Bayview–Hunters Point are two major neighborhoods—the Bayview and Hunters Point—in the southeastern corner of San Francisco, California, United States. The decommissioned Hunters Point Naval Shipyard is located within its boundaries and Candlestick Park, which was demolished in 2015, was on the southern edge. Due to the South East location, the two neighborhoods are often merged. Bayview-Hunter’s Point has been labeled as San Francisco’s “Most Isolated Neighborhood”.
Redevelopment projects for the neighborhood became the dominant issue of the 1990s and 2000s. Efforts include the Bayview Redevelopment Plan for Area B, which includes approximately 1300 acres of existing residential, commercial and industrial lands. This plan identifies seven economic activity nodes within the area. The former Navy Shipyard waterfront property is also the target of redevelopment to include residential, commercial, and recreational areas.

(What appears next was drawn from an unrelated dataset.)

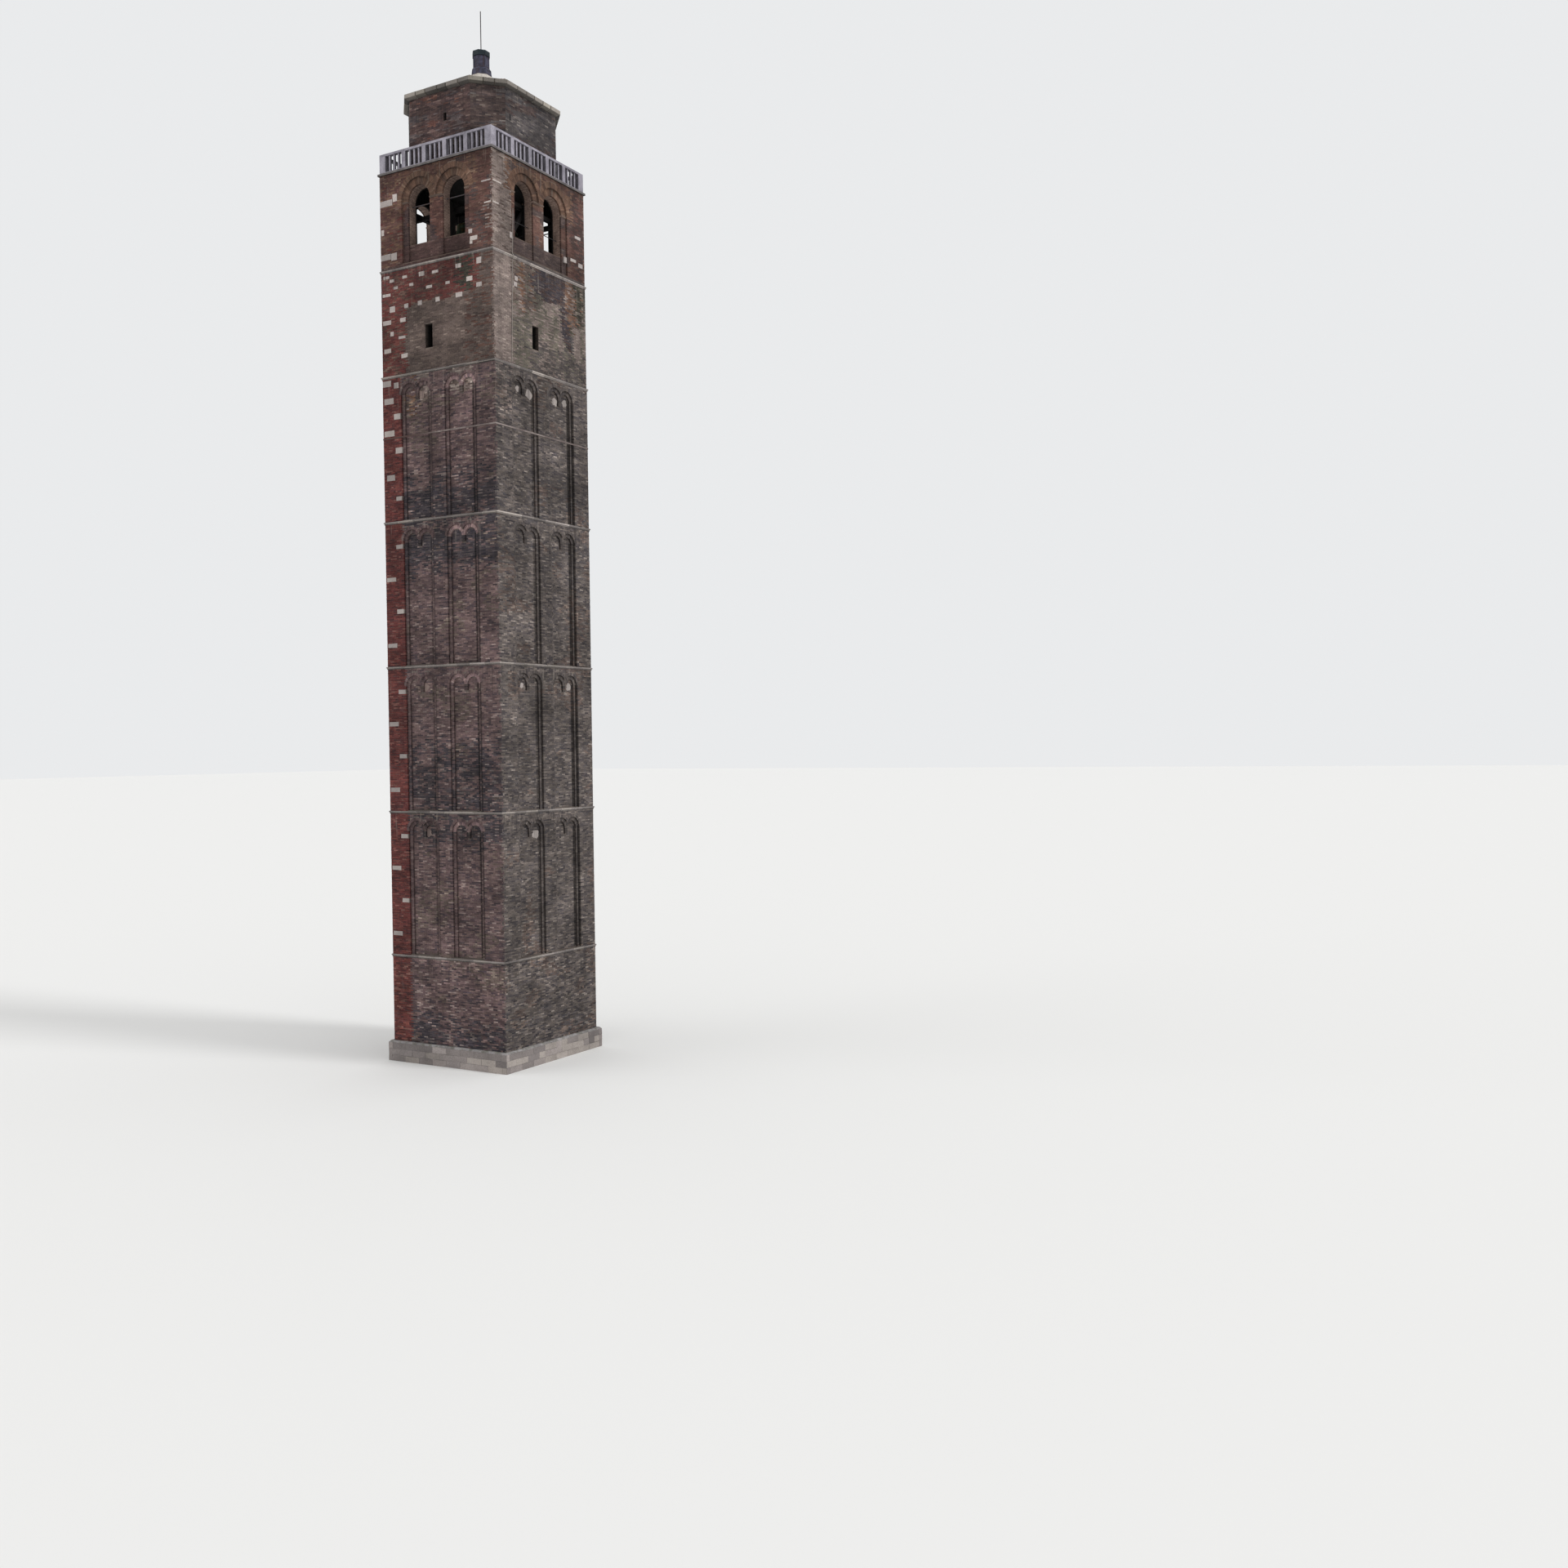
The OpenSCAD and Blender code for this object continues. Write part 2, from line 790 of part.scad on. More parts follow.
plinth();
lower_wall(0);  // lower_wall_front
lower_wall(1);  // lower_wall_right
lower_wall(2);  // lower_wall_back
lower_wall(3);  // lower_wall_left
tier_wall(0);  // tier_wall_front
tier_wall(1);  // tier_wall_right
tier_wall(2);  // tier_wall_back
tier_wall(3);  // tier_wall_left
middle_wall(0);  // middle_wall_front
middle_wall(1);  // middle_wall_right
middle_wall(2);  // middle_wall_back
middle_wall(3);  // middle_wall_left
belfry_wall(0);  // belfry_wall_front
belfry_wall(1);  // belfry_wall_right
belfry_wall(2);  // belfry_wall_back
belfry_wall(3);  // belfry_wall_left
string_courses(0);  // string_courses_front
string_courses(1);  // string_courses_right
string_courses(2);  // string_courses_back
string_courses(3);  // string_courses_left
door_surround();
iron_hoop();
belfry_floor();
tie_bars();
walkway_slab();
balustrade_sides();
balustrade_corners();
drum_sides();
drum_corners();
drum_cornice();
roof();
turret_foot();
turret();
turret_cap();
rod();
trestles();
frame_ties();
bearings();
headstock(-trestle_pitch / 2);  // left_headstock
bell(-trestle_pitch / 2, left_bell_r);  // left_bell
clapper(-trestle_pitch / 2, left_bell_r);  // left_clapper
headstock(trestle_pitch / 2);  // right_headstock
bell(trestle_pitch / 2, right_bell_r);  // right_bell
clapper(trestle_pitch / 2, right_bell_r);  // right_clapper
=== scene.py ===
"""Looks of the bell tower: brick skins, stonework, roof tiles, metal, camera and light.

All lengths are metres of the 1:2 model. A side's face has u along it, dist out from the
tower's axis and z up.
"""

import math

import bpy
import numpy as np
from mathutils import Matrix, Vector


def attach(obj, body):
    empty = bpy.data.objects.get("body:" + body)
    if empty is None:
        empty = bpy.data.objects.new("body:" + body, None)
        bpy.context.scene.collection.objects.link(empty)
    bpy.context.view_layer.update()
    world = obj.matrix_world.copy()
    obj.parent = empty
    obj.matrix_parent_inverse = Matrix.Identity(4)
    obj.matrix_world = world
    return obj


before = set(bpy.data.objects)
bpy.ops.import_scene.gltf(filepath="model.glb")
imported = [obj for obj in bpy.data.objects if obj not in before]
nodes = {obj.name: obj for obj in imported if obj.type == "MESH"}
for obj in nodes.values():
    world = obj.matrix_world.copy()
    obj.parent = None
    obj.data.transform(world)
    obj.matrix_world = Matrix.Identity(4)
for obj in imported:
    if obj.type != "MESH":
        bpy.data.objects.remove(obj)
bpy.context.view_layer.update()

SIDES = ("front", "right", "back", "left")
# The sides whose left or right edge was rebuilt in red brick
RED_SIDES = (0, 3)
QUARTER = math.pi / 2
EIGHTH = math.pi / 4

# Levels and half widths, as in the part's source
PLINTH_TOP = 0.5
PLINTH_HALF = 1.88
PLINTH_BLOCKS = 0.46
BASE_TOP = 2.65
TIER = 3.56
TIER_HALF = 1.78
MIDDLE = 16.89
MIDDLE_HALF = 1.772
BELFRY = 19.48
BELFRY_HALF = 1.768
WALKWAY = 21.8
DECK = 21.85
CORNICE = 23.55
ROOF = 23.675
ROOF_TOP = 24.175
STRING = 0.06
STRING_TOPS = (2.65, 6.21, 9.77, 13.33, 16.89, 19.48)

# Blind arches
PANEL_X = 0.7
BLIND_R = 0.175
BLIND_HALF_PITCH = 0.2225
BLIND_STEP = 0.09
BLIND_DEPTH = 0.04
BLIND_DROP = 0.43
BLIND_RING = 0.066
PANEL_FOOT = 0.02
PENDANT = 0.15

# Where a tier's corner strips end, and its middle strip
STRIP_IN = 1.19
MIDDLE_STRIP = 0.22

# Slit windows, each with a joint round it: left, right, foot and head
SLIT = (-0.366, -0.134, 17.425, 17.995)

# Belfry openings
OPENING_X = 0.55
OPENING_R = 0.35
ORDER = 0.175
ORDER_DEPTH = 0.05
INFILL_DEPTH = 0.09
FIELD_FOOT = 19.57
SILL = 20.0
SPRING = 21.05
IMPOST = 0.034
BELFRY_RING = 0.13
FIELD_HALF = OPENING_X + OPENING_R + ORDER
BAR_LEVEL = 20.42

# Doorway on the left side
DOOR_IN = 0.275
DOOR_HALF = 0.385
DOOR_SPRING = 1.15

# Drum
DRUM_HALF = 1.542
DRUM_LONG = 0.962
DRUM_CORNER = 1.7706
DRUM_SHORT = 0.4101
DRUM_FACES = ((DRUM_HALF, DRUM_LONG), (DRUM_CORNER, DRUM_SHORT))
DRUM_SLIT = (0.125, 0.215, 22.84, 23.03)
MITRE = math.tan(math.pi / 8)

# Roof and turret
ROOF_IN = 0.04
ROOF_RUN = 1.242
TURRET_SKIRT = 24.49
TURRET_BODY = 24.705

# Bells: each one's place along X and the radius of its mouth
AXLE = 21.085
BELLS = {"left": (-0.65, 0.35), "right": (0.65, 0.325)}
# From the axle down to a bell's crown, and a bell's height over the radius of its mouth
BELL_DROP = 0.106
BELL_TALL = 1.45
# Raised rings: how far up the bell, and how far out
BELL_RINGS = ((0.1, 0.003), (0.2, 0.004), (0.225, 0.003), (0.74, 0.003), (0.79, 0.004), (0.81, 0.003))

# Brickwork
COURSE = 0.036
LENGTH = 0.135
JOINT = 0.005
SHORTEST = 0.028
EDGE_LAP = 0.0015
INNER_GAP = 0.006
CORNER_LAP = 0.003


def linear(*rgb):
    """Linear light from screen values of 0 to 255."""
    c = np.array(rgb, float) / 255
    return np.where(c <= 0.04045, c / 12.92, ((c + 0.055) / 1.055) ** 2.4)


def rgba(*rgb):
    """A shader's colour from screen values."""
    return (*linear(*rgb), 1.0)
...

Primarily composed of tidal wetlands with some small hills, the area was inhabited by the Ramaytush and Muwekma Ohlone people prior to the arrival of Spanish missionaries in the 1700s. The Ohlone inhabited the land for ten thousand years. The district consisted of what the Ohlone people called “shell mounds”, which were sacred burial grounds. The land was later colonized in 1775 by Juan Bautista Aguirre, a ship pilot for Captain Juan Manuel de Ayala who named it La Punta Concha (English: Conch Point). Later explorers renamed it Beacon Point. For the next several decades it was used as pasture for cattle run by the Franciscan friars at Mission Dolores.
In 1839, the area was part of the 4,446-acre (17.99 km2) Rancho Rincon de las Salinas y Potrero Viejo Mexican land grant given to José Cornelio Bernal (1796–1842). Following the California Gold Rush, Bernal sold what later became the Bayview–Hunters Point area for real estate development in 1849. Little actual development occurred but Bernal’s agents were three brothers, John, Phillip and Robert Hunter, who built their homes and dairy farm on the land (then near the present-day corner of Griffith Street and Oakdale Avenue) and who gave rise to the name Hunters Point.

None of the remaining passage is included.